Always provide the supplies for your buildings, never let your GC pick them up.  They market pricing up as much as 30%.  If you are spending 100k on supplies on a rehab, that I am sure that 30k that you could save would had come in handy.  Buy in volume, if possible and store in your warehouse or off site facility (when you get to this stage).  Nowadays, when one of our buildings needs parts or supplies, we just send a team to pick the items up at the warehouse.  Everything is logged and monitored by access locks and security cameras.  When you see sales, stock up.  Shopping.google.com can be your friend if you are not able to get corp. discounts yet.


Vision:

Many have asked me how I picked some of the crappiest buildings and know that they'd turn out to be rockstars.  Example.  There was a building in NOHO for around 750k.  It was run down and needed a lot of work.  Retail in the bottom, apts or suites on the top along with air rights (very important).  We grabbed it for 500k and estimated 250k in rehab costs.  The total rehab costs was around 575k (typical).  Also received tax abatements and State/City grants totallying about a third of the rehab costs.  The building is worth north of 3m right now.  It was a good gamble.  Due to the new law, we've turned the building into more of a WeWork model as it's not worth the headache dealing with evictions in NYC.  However, I've done the same in several other major cities.  You need vision.

End game:

What's your end game?

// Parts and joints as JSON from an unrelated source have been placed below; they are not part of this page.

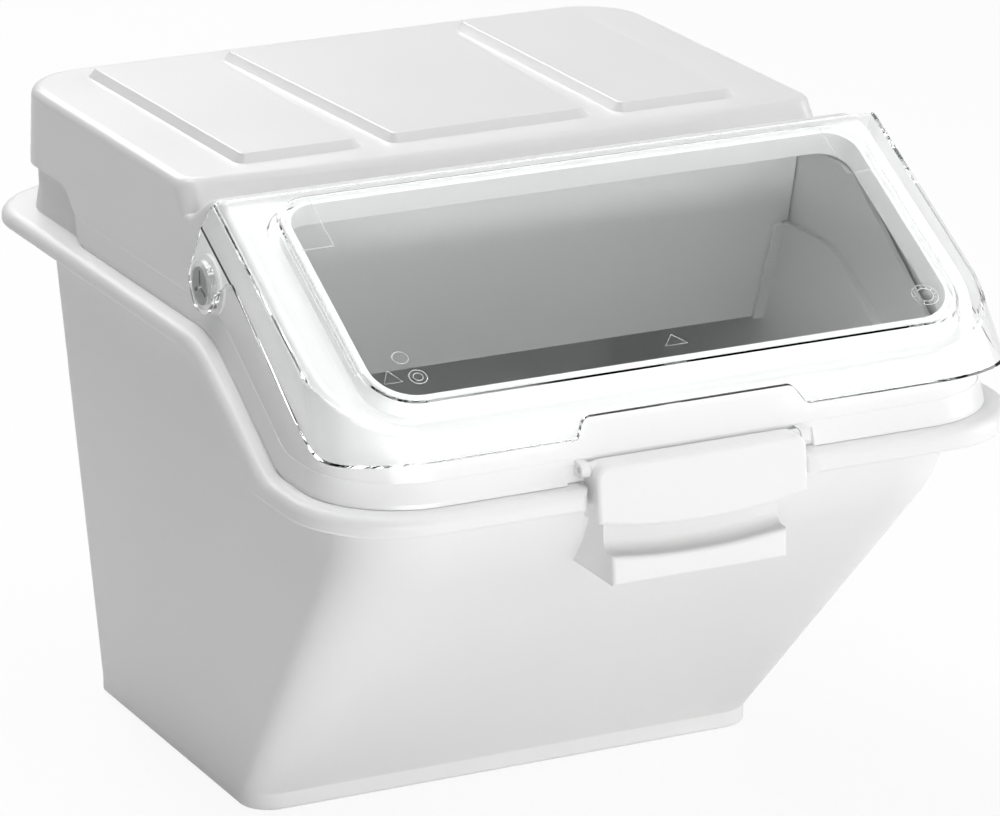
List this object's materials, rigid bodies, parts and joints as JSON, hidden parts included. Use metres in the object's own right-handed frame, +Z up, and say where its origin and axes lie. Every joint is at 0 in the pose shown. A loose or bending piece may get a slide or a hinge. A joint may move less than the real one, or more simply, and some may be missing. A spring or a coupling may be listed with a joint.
{
  "type": "ingredient bin",
  "caption": "Sloping-front kitchen ingredient bin with a lift-off hood, a clear flip lid over a window, a front latch and a drop-in baffle.",
  "frame": {"origin": "middle of the overall width and depth, at shelf level", "axes": "+X to the right seen from the front, +Y from the front to the back, +Z up from the shelf"},
  "size_m": [0.486, 0.5858, 0.4358],
  "materials": {
    "tub_white": "satin moulded polypropylene",
    "cover_white": "glossy moulded plastic",
    "latch_white": "glossy moulded plastic",
    "baffle_white": "satin plastic sheet",
    "clear": "clear polycarbonate",
    "clear_pin": "frosted clear plastic",
    "steel": "bright drawn rod"
  },
  "bodies": {
    "container": {"container": "tub_white", "baffle": "baffle_white"},
    "cover": {"cover": "cover_white", "hinge_pin_left": "clear_pin", "hinge_pin_right": "clear_pin", "latch_pin": "steel"},
    "lid": {"lid": "clear"},
    "latch": {"latch": "latch_white"}
  },
  "joints": [
    {"name": "cover_lift", "type": "slide", "parent": "container", "child": "cover", "axis": [0, 0, 1], "range_m": [0, 0.13]},
    {"name": "lid_hinge", "type": "hinge", "parent": "cover", "child": "lid", "pos_m": [0, -0.0713, 0.3772], "axis": [-1, 0, 0], "range_deg": [0, 55]},
    {"name": "latch_hinge", "type": "hinge", "parent": "cover", "child": "latch", "pos_m": [0, -0.2772, 0.296], "axis": [-1, 0, 0], "range_deg": [0, 90]}
  ]
}
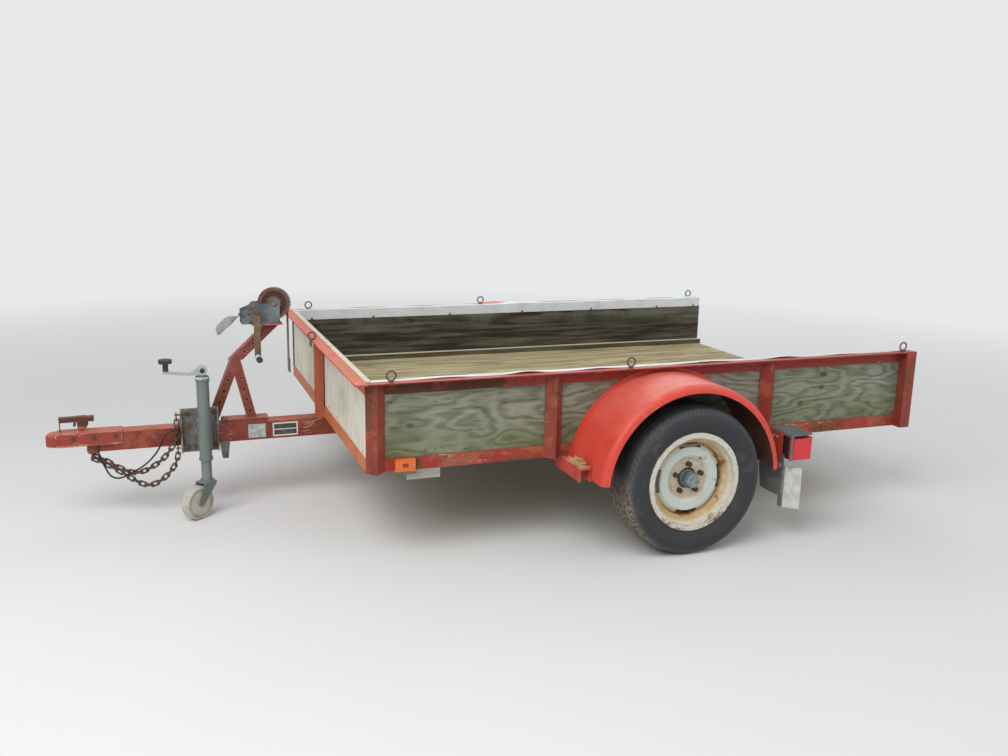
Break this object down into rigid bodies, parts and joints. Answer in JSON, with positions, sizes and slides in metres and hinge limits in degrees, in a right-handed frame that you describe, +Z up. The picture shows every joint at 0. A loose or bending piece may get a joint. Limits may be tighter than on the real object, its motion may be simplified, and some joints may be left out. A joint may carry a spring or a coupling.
{
  "type": "utility trailer",
  "caption": "Single-axle utility trailer with an open plank-floored bed, plywood walls in a steel angle frame, a tube tongue with ball coupler, swing-up caster jack and hand winch.",
  "frame": {"origin": "on the floor, under the middle of the overall length and width", "axes": "+X forward to the coupler, +Y to the left side, +Z up"},
  "size_m": [3.559, 2.304, 0.945],
  "materials": {
    "red_paint": "faded, chalky red paint with rust",
    "orange_paint": "orange-red paint",
    "galvanised": "dull galvanised sheet",
    "cream_strip": "cream, worn",
    "ply_wall": "weathered grey-green plywood",
    "ply_front": "pale grey weathered plywood",
    "plank": "weathered planks",
    "rusty_steel": "rusty",
    "zinc": "dull zinc plate",
    "dark_steel": "dark, dirty",
    "amber_lens": "glossy",
    "red_lens": "glossy",
    "black_plastic": "matte",
    "grey_paint": "grey paint",
    "white_rim": "off-white paint with rust",
    "tyre": "dusty rubber",
    "caster": "pale, dirty",
    "flap": "grey and white, dull",
    "plate": "blank plates",
    "grip": "white grip",
    "chain": "rusty links",
    "strap": "worn webbing",
    "pale_webbing": "sun-bleached webbing",
    "cord": "black"
  },
  "bodies": {
    "chassis": {"side_lower_rails": "red_paint", "end_rails": "red_paint", "side_top_rails": "red_paint", "front_top_rail": "orange_paint", "side_posts": "red_paint", "front_post": "orange_paint", "floor_beams": "red_paint", "floor_planks": "plank", "side_panels": "ply_wall", "front_panels": "ply_front", "side_trims": "galvanised", "front_trim": "cream_strip", "eye_bolts": "zinc", "rail_ring": "zinc", "marker_lamps": "amber_lens", "wood_blocks": "plank", "axle_beam": "dark_steel", "leaf_springs": "dark_steel", "spring_hangers": "dark_steel", "spring_clamps": "dark_steel", "fenders": "red_paint", "fender_arms": "orange_paint", "lamp_brackets": "red_paint", "lamp_hoods": "grey_paint", "tail_lamps": "black_plastic", "lamp_lenses": "red_lens", "mud_flaps": "flap", "tongue_tube": "red_paint", "tongue_plates": "plate", "coupler_body": "red_paint", "coupler_latch": "rusty_steel", "chain_bracket": "dark_steel", "safety_chains": "chain", "wiring_cord": "cord", "winch_stand": "red_paint", "winch_frame": "grey_paint", "winch_strap": "pale_webbing", "winch_tail": "strap", "jack_mount": "dark_steel"},
    "wheel_left": {"tyre_left": "tyre", "rim_left": "white_rim", "hub_left": "dark_steel"},
    "wheel_right": {"tyre_right": "tyre", "rim_right": "white_rim", "hub_right": "dark_steel"},
    "drum": {"winch_drum": "rusty_steel"},
    "crank": {"winch_crank": "rusty_steel", "winch_grip": "grip"},
    "jack": {"jack_tube": "grey_paint"},
    "handle": {"jack_crank": "grey_paint", "jack_knob": "black_plastic"},
    "inner_tube": {"jack_leg": "grey_paint"},
    "caster": {"caster_fork": "grey_paint"},
    "caster_round": {"caster_wheel": "caster"}
  },
  "joints": [
    {"name": "wheel_left_spin", "type": "hinge", "parent": "chassis", "child": "wheel_left", "pos_m": [-0.5605, 1.045, 0.295], "axis": [0, 1, 0], "continuous": true},
    {"name": "wheel_right_spin", "type": "hinge", "parent": "chassis", "child": "wheel_right", "pos_m": [-0.5605, -1.045, 0.295], "axis": [0, 1, 0], "continuous": true},
    {"name": "drum_spin", "type": "hinge", "parent": "chassis", "child": "drum", "pos_m": [0.8615, 0, 0.875], "axis": [0, 1, 0], "continuous": true},
    {"name": "crank_spin", "type": "hinge", "parent": "chassis", "child": "crank", "pos_m": [0.9395, 0, 0.846], "axis": [0, 1, 0], "continuous": true},
    {"name": "jack_fold", "type": "hinge", "parent": "chassis", "child": "jack", "pos_m": [1.1695, 0.08, 0.35], "axis": [0, 1, 0], "range_deg": [0, 90]},
    {"name": "jack_lift", "type": "slide", "parent": "jack", "child": "inner_tube", "axis": [0, 0, 1], "range_m": [-0.25, 0.08]},
    {"name": "handle_turn", "type": "hinge", "parent": "jack", "child": "handle", "pos_m": [1.1695, 0.125, 0.6], "axis": [0, 0, 1], "continuous": true},
    {"name": "caster_swivel", "type": "hinge", "parent": "inner_tube", "child": "caster", "pos_m": [1.1695, 0.125, 0.15], "axis": [0, 0, 1], "continuous": true},
    {"name": "caster_spin", "type": "hinge", "parent": "caster", "child": "caster_round", "pos_m": [1.21284, 0.15886, 0.07], "axis": [-0.6157, 0.788, 0], "continuous": true}
  ],
  "couplings": [
    {"joint": "crank_spin", "follows": "drum_spin", "ratio": -5.3846}
  ]
}
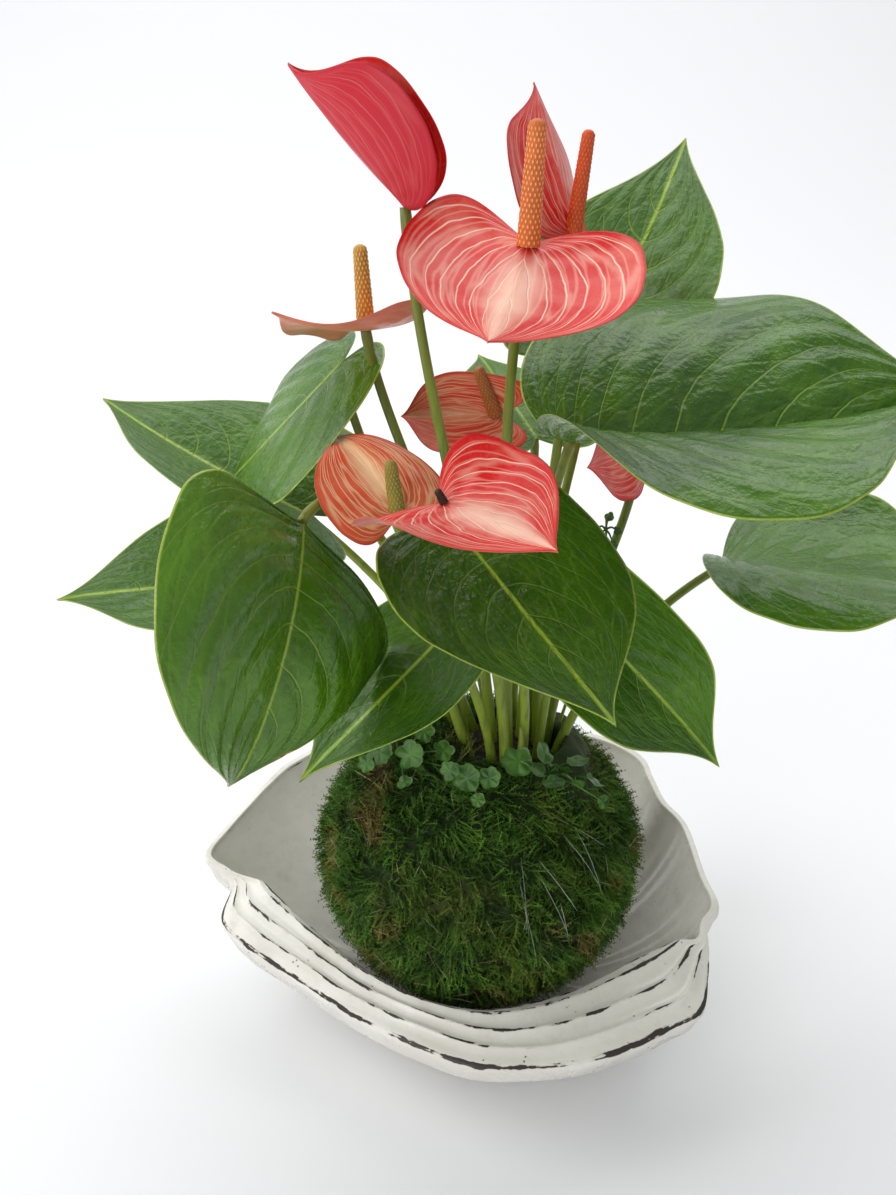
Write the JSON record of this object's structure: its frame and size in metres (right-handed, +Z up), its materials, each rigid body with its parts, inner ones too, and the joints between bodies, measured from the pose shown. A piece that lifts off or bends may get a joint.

Always think in the future. What do you want out of this experience? I say experience because many do not run it like a business. This experience or hobby is neither. If you are serious in building a real estate portfolio, you must treat it like a business. Have a separate bank account (one for each building/LLC), a CPA, a lawyer, suppliers lined up, excellent credit and most importantly a good amount of savings or a rainy day fund.

If I missed anything, feel free to chime in and I'll do my best to answer.